I suggested this, but now I see that it can’t be that simple either. The record “Thompson CV.pdf” in the example I originally proposed has the path “My Downloads/Thompson CV.pdf” but when I move it to the group “My New Project” that has path “My New Project/”, and synchronize “My New Project”, this does not delete the record even though its path does not match that of its parent group.
Remove the files/folders not existing at the original (!) location anymore
Add files/folders which are not yet part of the database
Moving a file from A to B causes DEVONthink to remove the file from group A and to add it to group B (see Tools > Log). Same applies to renamed files.
But the path shown in the Info panel might be a different “beast”. DT’s database contains aliases too and those are used to find renamed/moved files/folders while using the application but not (!) for synchronizing (as this causes lots of problems otherwise, e.g. unexpected duplicates).
Christian, thanks, I think this clarifies things a great deal.
The apparent contradiction in the behavior of “synchronize” stemmed from my observations of the path shown in the Info panel, and the path information returned by Applescript for the “path” property of the record. I’ve confirmed that both change in response to moving the original file. And in general this is a very useful feature–but it was leading to synchronization behavior that didn’t make sense.

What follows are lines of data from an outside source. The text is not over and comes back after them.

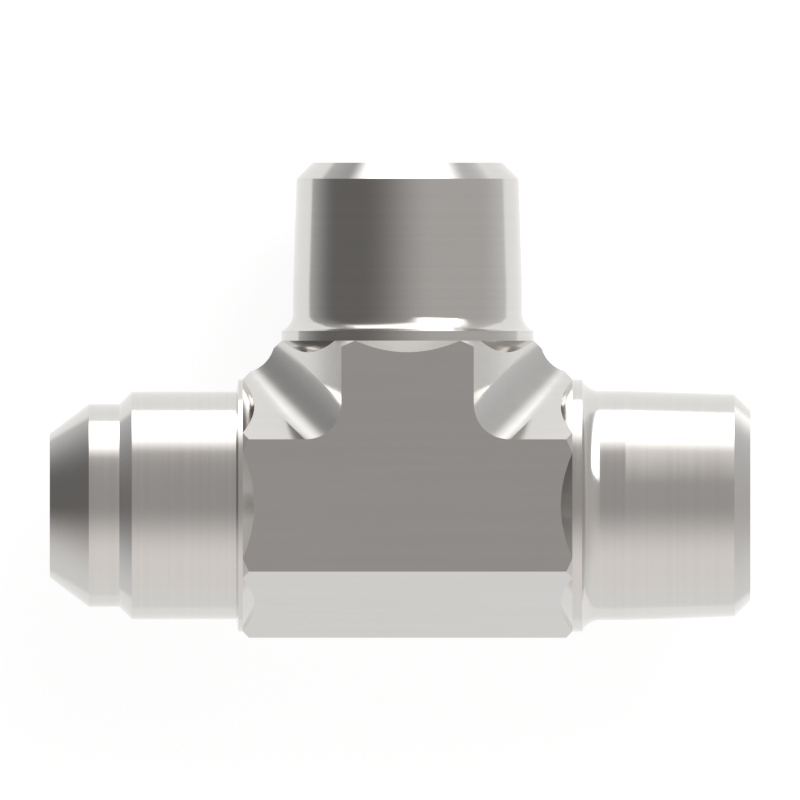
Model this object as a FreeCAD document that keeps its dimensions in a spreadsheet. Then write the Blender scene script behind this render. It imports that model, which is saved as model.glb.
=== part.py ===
import FreeCAD, Part
import Sketcher
import math
import os

# Flare tee adapter: one forged and machined piece of steel with three hollow legs.
# The run lies along X, with the flare end at -X and a taper pipe end at +X. The branch, a second
# taper pipe end, points along +Y. The axes of the legs cross at the origin and lie in the plane
# Z = 0, so the tee rests on the three round collars behind its threads. Lengths are millimetres.

SIZES = (
    ("flats_width", "27.0", "body hexagon, across its flats"),
    ("body_reach", "19.42", "crossing of the legs to the end of the hexagon, on every leg"),
    ("mitre_radius", "5.0", "fillet between the branch hexagon and the run hexagon"),
    ("collar_step", "1.365", "height of the collars above the flats, or above a thicker thread"),
    ("collar_slope", "45", "degrees, back of a collar and chamfer on the hexagon's corners"),
    ("chamfer_share", "0.8", "how far that chamfer goes towards the next leg's, as a share of the way"),
    ("pipe_collar_width", "1.15", "rim of the collar on a pipe leg"),
    ("pipe_root_radius", "2.27", "concave radius from that rim down to the plain part"),
    ("pipe_plain_length", "3.03", "plain part between the root radius and the taper"),
    ("pipe_thread_length", "14.7", "tapered part of a pipe leg, up to its end"),
    ("pipe_end_diameter", "26.06", "pipe thread's crests at the end of the leg, before its chamfer"),
    ("pipe_taper_ratio", "16", "ratio of a pipe thread's length to its growth in diameter"),
    ("pipe_chamfer", "1.82", "height of the chamfer at the start of the pipe thread"),
    ("pipe_bore", "18.3", "diameter drilled into a pipe leg"),
    ("overdrill", "1.0", "how far the run's pipe drill goes on past the branch's hole"),
    ("flare_collar_width", "0.51", "rim of the collar on the flare leg"),
    ("flare_shoulder_lean", "10.9", "degrees by which the face beside that rim leans from square"),
    ("flare_thread_length", "12.28", "straight thread, without its chamfer"),
    ("flare_thread_diameter", "26.82", "crests of the straight thread"),
    ("flare_relief", "1.465", "height of the chamfer from the thread down to the plain land"),
    ("flare_land_length", "3.6", "plain land between that chamfer and the cone"),
    ("flare_cone_height", "3.47", "radial height of the sealing cone"),
    ("flare_angle", "37", "degrees, sealing cone to axis"),
    ("flare_bore", "15.5", "diameter drilled into the flare leg"),
    ("chamfer_angle", "45", "degrees, chamfers of the three threads"),
    ("drill_point", "118", "degrees, included angle of a drill's point"),
)

doc = FreeCAD.newDocument("flare_tee_adapter")
sheet = doc.addObject("Spreadsheet::Sheet", "sizes")
for row, (alias, number, meaning) in enumerate(SIZES, start=1):
    sheet.set(f"A{row}", meaning)
    sheet.set(f"B{row}", number)
    sheet.setAlias(f"B{row}", alias)
doc.recompute()

tee = doc.addObject("PartDesign::Body", "tee_body")
tee.Label = "tee_body"
tee.Placement = FreeCAD.Placement()

# How a sketch counts: a curve's start, end and centre from 1 up, its own two axes from -1 down.
START, END, CENTRE = range(1, 4)
H_AXIS, V_AXIS = range(-1, -3, -1)
ORIGIN = (H_AXIS, START)


def origin_plane(role):
    return next(plane for plane in tee.Origin.OriginFeatures if plane.Role == role)


def new_sketch(name, role, turn=0):
    """A sketch on an origin plane of the body, turned by some degrees about the plane's normal."""
    sketch = tee.newObject("Sketcher::SketchObject", name)
    sketch.AttachmentSupport = [(origin_plane(role), "")]
    sketch.MapMode = "FlatFace"
    turned = FreeCAD.Rotation(FreeCAD.Vector(0, 0, 1), turn)
    sketch.AttachmentOffset = FreeCAD.Placement(FreeCAD.Vector(0, 0, 0), turned)
    return sketch


def drive(sketch, constraint, formula):
    """Adds a constraint whose value is worked out from the sheet."""
    index = sketch.addConstraint(constraint)
    sketch.setExpression(f"Constraints[{index}]", formula)


def join(sketch, sides):
    """Closes sides, given in order, into one loop."""
    for side, follower in zip(sides, sides[1:] + sides[:1]):
        sketch.addConstraint(Sketcher.Constraint("Coincident", side, END, follower, START))


def hexagon(sketch):
    """A regular hexagon about the origin, with corners on the horizontal axis and flats above and below."""
    corner_radius = sketch.evalExpression("sizes.flats_width / sqrt(3)")
    directions = [math.radians(60 * number) for number in range(6)]
    corners = [FreeCAD.Vector(math.cos(a), math.sin(a), 0) * corner_radius for a in directions]
    lines = [Part.LineSegment(a, b) for a, b in zip(corners, corners[1:] + corners[:1])]
    sides = [sketch.addGeometry(line) for line in lines]
    rim = Part.Circle(FreeCAD.Vector(0, 0, 0), FreeCAD.Vector(0, 0, 1), corner_radius)
    circle = sketch.addGeometry(rim, True)
    join(sketch, sides)
    sketch.addConstraint(Sketcher.Constraint("Coincident", circle, CENTRE, *ORIGIN))
    for side in sides:
        sketch.addConstraint(Sketcher.Constraint("PointOnObject", side, START, circle))
    for side, follower in zip(sides, sides[1:]):
        sketch.addConstraint(Sketcher.Constraint("Equal", side, follower))
    sketch.addConstraint(Sketcher.Constraint("PointOnObject", sides[0], START, H_AXIS))
    height = Sketcher.Constraint("DistanceY", *ORIGIN, sides[1], START, corners[1].y)
    drive(sketch, height, "sizes.flats_width / 2")


def hexagon_bar(name, role, length):
    """A hexagonal bar out of an origin plane of the body."""
    sketch = new_sketch(f"{name}_section", role)
    hexagon(sketch)
    bar = tee.newObject("PartDesign::Pad", name)
    bar.Profile = sketch
    bar.setExpression("Length", length)
    return bar


def pin_coordinate(sketch, kind, axis, point, formula):
    """Fixes one coordinate of a sketch point: on the axis, or at a distance from the origin."""
    value = sketch.evalExpression(formula)
    if value == 0:
        sketch.addConstraint(Sketcher.Constraint("PointOnObject", *point, axis))
    elif value > 0:
        drive(sketch, Sketcher.Constraint(kind, *ORIGIN, *point, value), formula)
    else:
        drive(sketch, Sketcher.Constraint(kind, *point, *ORIGIN, -value), f"-({formula})")


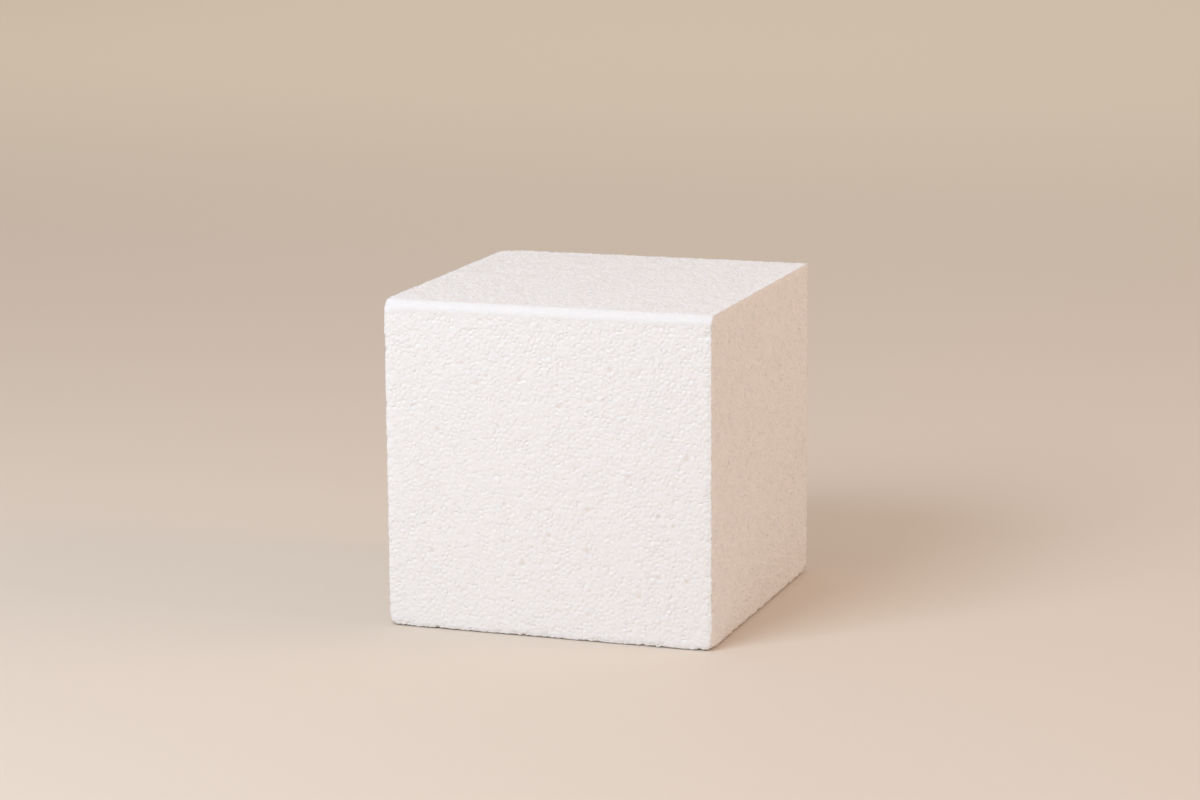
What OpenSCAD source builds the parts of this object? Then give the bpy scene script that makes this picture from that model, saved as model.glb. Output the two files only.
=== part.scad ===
// Foam block: one solid block of white expanded bead foam that stands on its base.
// Sizes are in millimetres. The origin is the middle of the base, +Z is up and the
// front face looks along -Y, so the left face is at -X and the right face at +X.

/* [Block] */
// Width, from the left face to the right face
block_w = 150; // [100:1:200]
// Depth, from the front face to the back face
block_d = 150; // [100:1:200]
// Height, from the base to the top
block_h = 146; // [100:1:200]

/* [Worn edges and corners] */
// Radius of the edge between the front face and the top, pressed smooth along its whole length
top_front_r = 5; // [2:0.5:10]
// Radius of the soft upright corner at the back left
back_left_r = 10; // [3:0.5:20]
// Radius of the upright corner at the front left
front_left_r = 2; // [1:0.5:8]
// Radius of the edge between the right face and the base
base_right_r = 1.6; // [0.5:0.1:6]
// Radius of every other edge
edge_r = 0.8; // [0.5:0.1:3]

/* [Beads] */
// Diameter of one foam bead
bead_d = 2.6; // [2:0.1:5]
// Depth of the socket that a lost bead leaves in a face
socket_depth = 0.9; // [0.3:0.1:1.5]
// Average distance between the sockets scattered over the top and over the right, back and left faces
socket_spacing = 28; // [22:1:60]
// Band beside each edge that the scattered sockets stay out of
socket_margin = 8; // [4:1:20]

/* [Hidden] */
$fn = 64;
overcut = 1;

// Sockets in the front face, which the others aren't like: [percent of the width from the left
// face, percent of the height down from the top]
FRONT_SOCKETS = [
    [37, 60], [42, 22], [54, 29.5], [24.5, 18], [84, 60.5], [42.5, 77.5], [62.5, 72.5], [65, 72],
    [63, 84.5], [62.5, 60], [78, 85], [50.5, 85.5], [63, 92], [92.5, 42.5], [50.5, 68.5], [92.5, 79.5],
    [84, 79], [14.5, 76], [75, 49], [36.5, 71.5], [88.5, 63], [29, 24], [63.5, 27.5], [67.5, 26.5],
    [69.5, 17.5], [16.5, 38.5], [35.5, 36.5]
];

// Chips in an edge, where beads have broken away: [percent of the edge's length, bead diameters across]
// Front edge of the base, from the left face
BASE_FRONT_CHIPS = [[1.5, 0.8], [5.5, 0.7], [15.5, 1], [42.5, 0.8], [79, 0.9], [96, 0.9]];
// Right edge of the base, from the front face
BASE_RIGHT_CHIPS = [[22, 0.8], [28, 0.9], [38.5, 1.2], [48, 0.8], [61, 0.8], [80, 1.1], [98, 1.6]];
// Upright edge at the front left, from the top
FRONT_LEFT_CHIPS = [[11.5, 0.8], [15, 1.1], [32, 0.9], [70, 0.8], [73.5, 0.8], [93.5, 0.8]];

// The n-th of a row of numbers from 0 up to 1 that look drawn at random but are always the same:
// what stands behind the point in a thousand times a sine whose angle grows by a set step
function draw(row, n) = let(x = 1000 * sin(n * (100 + 17.3 * row))) x - floor(x);

// How far the middle of an edge eased to radius r lies in from each of its two faces
function eased_inset(r) = r * (1 - sqrt(1 / 2));

// Corner at the origin with its sides along +X and +Y: what rounding it to radius r takes away
module corner_waste(r) {
    difference() {
        translate([-overcut, -overcut]) square(r + overcut);
        translate([r, r]) circle(r = r);
    }
}

// Outline of w by h from the origin, with a radius for each corner
module eased_outline(w, h, lower_left, lower_right, upper_right, upper_left) {
    difference() {
        square([w, h]);
        corner_waste(lower_left);
        translate([w, 0]) rotate(90) corner_waste(lower_right);
        translate([w, h]) rotate(180) corner_waste(upper_right);
        translate([0, h]) rotate(270) corner_waste(upper_left);
    }
}

// The block with its eased edges: what its plan, its front outline and its side outline share
module eased_block() {
    intersection() {
        translate([-block_w / 2, -block_d / 2, 0])
            linear_extrude(block_h)
                eased_outline(block_w, block_d, front_left_r, edge_r, edge_r, back_left_r);
        translate([-block_w / 2, block_d / 2, 0])
            rotate([90, 0, 0])
                linear_extrude(block_d)
                    eased_outline(block_w, block_h, edge_r, base_right_r, edge_r, edge_r);
        translate([-block_w / 2, -block_d / 2, 0])
            rotate([90, 0, 90])
                linear_extrude(block_w)
                    eased_outline(block_d, block_h, edge_r, edge_r, edge_r, top_front_r);
    }
}

// Puts its children on an upright face: +X runs to the right along the face, -Y runs down
// from the top and +Z points out of it. turn is 0 for the front, 90 for the right,
// 180 for the back and 270 for the left.
module on_side(turn) {
    across = turn % 180 == 0;
    run = across ? block_w : block_d;
    reach = across ? block_d : block_w;
    rotate(turn) translate([-run / 2, -reach / 2, block_h]) rotate([90, 0, 0]) children();
}

// Puts its children on the top: +X runs to the right and -Y runs from the back to the front
module on_top() {
    translate([-block_w / 2, block_d / 2, block_h]) children();
}

// The socket of a lost bead, in a face that looks along +Z
module socket() {
    translate([0, 0, bead_d / 2 - socket_depth]) sphere(d = bead_d);
}

// Sockets scattered over a face of run by fall, whose upper left corner is the origin. Each
// place takes its distance along the face from one row of draws and its distance down from the next.
module scattered_sockets(run, fall, row) {
    free_run = run - 2 * socket_margin;
    free_fall = fall - 2 * socket_margin;
    for (n = [1 : round(run * fall / pow(socket_spacing, 2))])
        translate([socket_margin + free_run * draw(row, n), -socket_margin - free_fall * draw(row + 1, n), 0])
            socket();
}

// A chip that has taken away beads over size bead diameters
module chip(size) {
    sphere(d = size * bead_d);
}

// What lost beads leave in the faces
module sockets() {
    on_side(0) for (s = FRONT_SOCKETS) translate([s[0] * block_w, -s[1] * block_h, 0] / 100) socket();
    on_side(90) scattered_sockets(block_d, block_h, 12);
    on_side(180) scattered_sockets(block_w, block_h, 19);
    on_side(270) scattered_sockets(block_d, block_h, 28);
    on_top() scattered_sockets(block_w, block_d, 8);
}

// What broken beads leave along the edges, each chip centred on its eased edge
module chips() {
    front_inset = eased_inset(edge_r);
    right_inset = eased_inset(base_right_r);
    upright_inset = eased_inset(front_left_r);
    on_side(0)
        for (c = BASE_FRONT_CHIPS) translate([c[0] * block_w / 100, front_inset - block_h, -front_inset]) chip(c[1]);
    on_side(90)
        for (c = BASE_RIGHT_CHIPS) translate([c[0] * block_d / 100, right_inset - block_h, -right_inset]) chip(c[1]);
    on_side(0)
        for (c = FRONT_LEFT_CHIPS) translate([upright_inset, -c[0] * block_h / 100, -upright_inset]) chip(c[1]);
}

// The foam block
module foam_block() {
    color([0.95, 0.94, 0.93])
        difference() {
            eased_block();
            sockets();
            chips();
        }
}

foam_block();
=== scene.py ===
"""Foam block: one solid block of white expanded bead foam, standing on its base.

The block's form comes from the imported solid's box. Its skin is a closed mesh of fused beads:
each bead is a low dome whose rim is shared with the beads round it, so the creases between
beads, the sockets of lost beads and the chips in the edges are all real surface. Lengths are
in metres, +Z is up and the front face looks along -Y.
"""

import logging
import math
from dataclasses import dataclass, field
from enum import Enum

import bpy
import numpy as np
from mathutils import Matrix, Vector
from mathutils.geometry import delaunay_2d_cdt

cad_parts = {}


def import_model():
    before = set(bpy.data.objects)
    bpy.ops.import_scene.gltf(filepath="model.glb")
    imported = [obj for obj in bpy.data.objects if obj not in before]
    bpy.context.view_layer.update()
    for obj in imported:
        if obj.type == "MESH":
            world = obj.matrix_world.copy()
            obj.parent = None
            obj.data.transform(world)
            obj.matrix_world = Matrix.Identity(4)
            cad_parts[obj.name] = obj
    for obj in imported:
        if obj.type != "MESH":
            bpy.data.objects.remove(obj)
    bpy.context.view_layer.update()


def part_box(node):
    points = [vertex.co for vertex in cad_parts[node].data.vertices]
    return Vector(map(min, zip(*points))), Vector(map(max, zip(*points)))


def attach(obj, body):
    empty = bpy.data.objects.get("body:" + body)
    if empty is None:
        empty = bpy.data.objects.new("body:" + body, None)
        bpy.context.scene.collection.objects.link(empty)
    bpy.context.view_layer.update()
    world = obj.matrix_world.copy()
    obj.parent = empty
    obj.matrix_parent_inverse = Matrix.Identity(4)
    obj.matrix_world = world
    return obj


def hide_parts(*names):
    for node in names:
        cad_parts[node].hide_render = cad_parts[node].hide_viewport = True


LOG = logging.getLogger("foam_block")
MM = 0.001
AT_END = 0.3 * MM  # how close to an end of the box a point counts as on it


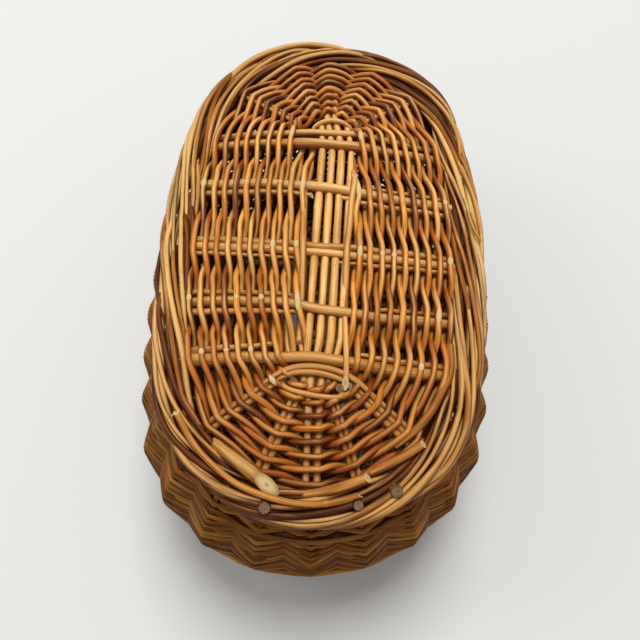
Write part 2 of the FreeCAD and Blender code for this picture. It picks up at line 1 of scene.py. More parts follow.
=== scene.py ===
import json
import math
import random

import bmesh
import bpy
import numpy as np
from mathutils import Matrix, Vector


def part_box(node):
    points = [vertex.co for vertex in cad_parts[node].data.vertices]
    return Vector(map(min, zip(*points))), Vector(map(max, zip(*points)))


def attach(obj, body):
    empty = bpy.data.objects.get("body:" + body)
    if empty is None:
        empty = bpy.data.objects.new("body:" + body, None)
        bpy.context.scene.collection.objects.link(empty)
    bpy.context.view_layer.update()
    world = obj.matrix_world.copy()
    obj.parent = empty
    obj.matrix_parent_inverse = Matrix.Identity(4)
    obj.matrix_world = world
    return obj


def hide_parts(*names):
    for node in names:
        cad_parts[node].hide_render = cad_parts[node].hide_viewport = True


# A willow fishing creel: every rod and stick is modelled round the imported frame
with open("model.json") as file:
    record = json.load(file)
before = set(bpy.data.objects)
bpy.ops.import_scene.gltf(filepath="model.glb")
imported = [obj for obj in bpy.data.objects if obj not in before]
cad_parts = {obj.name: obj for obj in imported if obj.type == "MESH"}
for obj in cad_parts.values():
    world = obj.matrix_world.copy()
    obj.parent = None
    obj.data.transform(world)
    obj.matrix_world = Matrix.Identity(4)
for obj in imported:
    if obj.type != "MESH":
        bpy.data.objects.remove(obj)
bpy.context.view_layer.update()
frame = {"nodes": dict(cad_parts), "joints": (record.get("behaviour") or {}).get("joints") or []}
mm = 0.001
quarterTurn = math.pi / 2
halfTurn = math.pi
fullTurn = 2 * math.pi
up = Vector((0, 0, 1))
print("frame loaded")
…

However, this leads to a (I hope) small request, which is that for programming purposes, there be some way in Applescript to get the path that is used for synchronization purposes, or some indication of whether the file has been moved. I guess the ideal would be to make available in Applescript an alias property for the record (perhaps also a Cocoa representation of which appears in the Info window) which is the one used for computing the current path property, and a separate original path property which is the one used for synchronization. I managed to work around this in my own setup, but I can see others going down this path and running into problems.